By Amaya Gayle —
Sedona, a?Z –I can pretty much guarantee that few will be interested in this little secret, because it is the rather large lie, the frustrating fallacy, the charlatan concept that is ardently guarded by riveting, nearly unconscious resistance. I used to encounter that same thing when I’d write about death. That little idea doesn’t seem to be nearly as repulsive these days.
Maybe we’re more accepting of the inevitable, but I also think there was so little interest in death because I hadn’t experienced its deceit directly, and regardless of what most think, that limitation, its fraudulence sticks to the words like super glue. When someone writes something for which they hold only a mental understanding it feels tinny. It doesn’t have the depth and breadth, the smooth penetrating silkiness that is capable of expressing the lived, felt, undeniable experience.
Maybe death, and choice, the big one that we cling to like life itself, are both concepts that seem to require first-hand experience before we are the tiniest bit willing to entertain new possibilities. I love that the word ‘concepts’ begins with con … a confidence swindler. The concepts as believed swindle our confidence in our intuitive inner knowing.
Even though there will be little interest, I feel compelled to write about my first-hand experience. I don’t call it a choice, even though for all intents and purposes, it feels like one. I sit down and write about no choice, the lack of free will, right in the middle of the appearance of free will – the choice to sit down and write or go for a walk. Isn’t that fun!

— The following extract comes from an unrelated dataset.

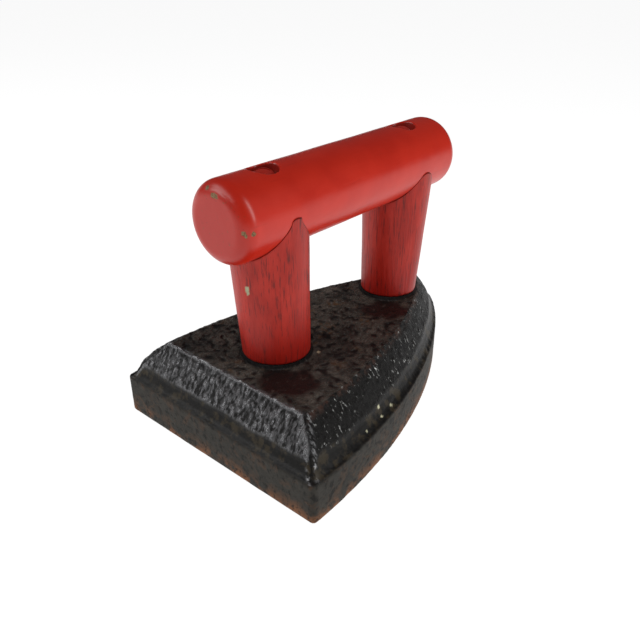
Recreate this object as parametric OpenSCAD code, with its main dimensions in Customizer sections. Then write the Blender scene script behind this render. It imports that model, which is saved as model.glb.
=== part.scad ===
// Sad iron with a bolted wooden handle.
// Frame: +X towards the toe, +Y to the left, +Z up, origin on the sole under the middle of the casting.

/* [Casting] */
// Length of the casting, heel to toe
body_l = 166.4; // [150:0.2:180]
// Width of the casting at the heel
heel_w = 117.4; // [110:0.2:130]
// Height of the upright band round the sole
band_h = 19.7; // [14:0.1:24]
// Height of the flat top above the sole
top_h = 37.9; // [34:0.1:44]
// How far the flat top stands in from the heel
heel_inset = 13.4; // [8:0.1:16]
// How far the flat top stands in from each side, at the heel
side_inset = 16.1; // [12:0.1:20]
// How far the flat top stands in from the toe
toe_inset = 15.9; // [12:0.1:22]
// Fullness of the side curve, 2 is an ellipse
side_power = 2.1; // [1.8:0.05:2.3]
// Sharpness of the toe, 0.5 is an ellipse and 1 is a wedge
toe_power = 0.81; // [0.6:0.01:0.9]
// Ledge left between the band and the foot of the bevel
ledge_w = 1.4; // [0.6:0.1:2]
// How far the bevel bulges beyond a straight slope
bevel_bulge = 1.1; // [0:0.1:1.6]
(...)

So, why isn’t that choice? Isn’t that free will in action?
The appearance of something, even the felt, lived, balls to the bones sensorial experience of something doesn’t necessarily mean it is not an illusion. Illusion has a bad rap, just like duality. The illusion of choice still plays like choice. Illusion simply means wrongly perceived or misinterpreted by the senses. It doesn’t mean that it has no basis at all.
When I fall asleep at night and dream, I see intricate patterns, exquisitely detailed locations, fascinating people dressed in unique clothing that I have never seen before or since. I can often see the tiny facets that I miss in life. It’s like pinpoint focus is available in the dream. I experience aliveness on display, aliveness that is even more detailed than life in the 3D. Upon waking, I realize that I was dreaming. In awe of the creative power behind the dream’s curtain, I shake my head, blown away by my misperception of reality. My senses certainly went into an overdrive of misinterpretation. Within the dream, I took the illusion to be real.
Was it real? Is this? Did I, the dreamed character, have the power to choose within the dream? Did I have free will? The dream, not unlike a movie, gives the impression, the visceral experience of choice. That’s part of its appeal, a big part. It’s a feature not a flaw. Dreams are replete with smells, struggles, pain and suffering, joy and happiness, and sexual release at times. They are pretty damn real illusions.
How do you know this isn’t a dream too?
Sitting on the couch in the middle of the night, finally done screaming at God, or whoever, shock after shock lighting up my body, surrendered to the uncertainty of seeing the sun rise, life showed me it’s little secret. It kicked me out of the dream. Amaya was sitting on the couch, the music playing. The house’s walls, the couch and sky were still present and yet, it was clear that Amaya was in the dream called life, playing her role, a role she couldn’t help but play. She was in the living breathing full sensorial dream and I, this I that is awareness alive, infinity playing, was not. I was unlocatable, absent time or space, simple basic awareness aware of aliveness, experiencing the seemingness of experience, the precious gift of a human lifetime.
It was beyond obvious that This I Am is not leela, the divine play, and yet, is experiencing the play as if it is the only reality, a play that includes the experience of choice. Does a character on life’s stage have choice, or are her lines being written improvisationally, flowing out of all that has come before? Does the dreamed character control the dream? Even in lucid dreaming, one is still a dreamed character in the dream, but a dreamed character dreaming of control.
And what’s wrong with choice being just an appearance of choice accompanied by jazz-time improv, moment-by-moment uncertainty? If you look, you know you don’t have control. You know your choices are the natural outcome of your previous experiences. You already know that you can’t control what happens in your life and yet … you try … and that too, is a beautiful part of the illusive, elusive appearance.
You try to stop the flow, to reroute it, to dam it up, because some of the appearances that came before appeared to be controllable. You appeared to succeed. Trying to control your life isn’t wrong or bad. It too, is how infinite aliveness refines itself, how it is brought to the magnificent futility that frees the appearance of a you from the need to struggle. Trying happens, or not. It is either in your living moving adaptive blueprint, or it isn’t. For some the death of the need to try is hopelessness, for others it is freedom. Why? Because it is. It couldn’t be otherwise given the flow of experiential inputs into the blueprint.
I don’t have to tell you that you don’t have true choice. Deep within, you already suspect it. If you want to beat yourself up for all the bad choices you’ve made, salute all the good ones, and use them as proof for life being as it is, you will, but when you are willing to look closely at your life, when you are truly ready to see what you have hidden from yourself, life will let you in on its little secret.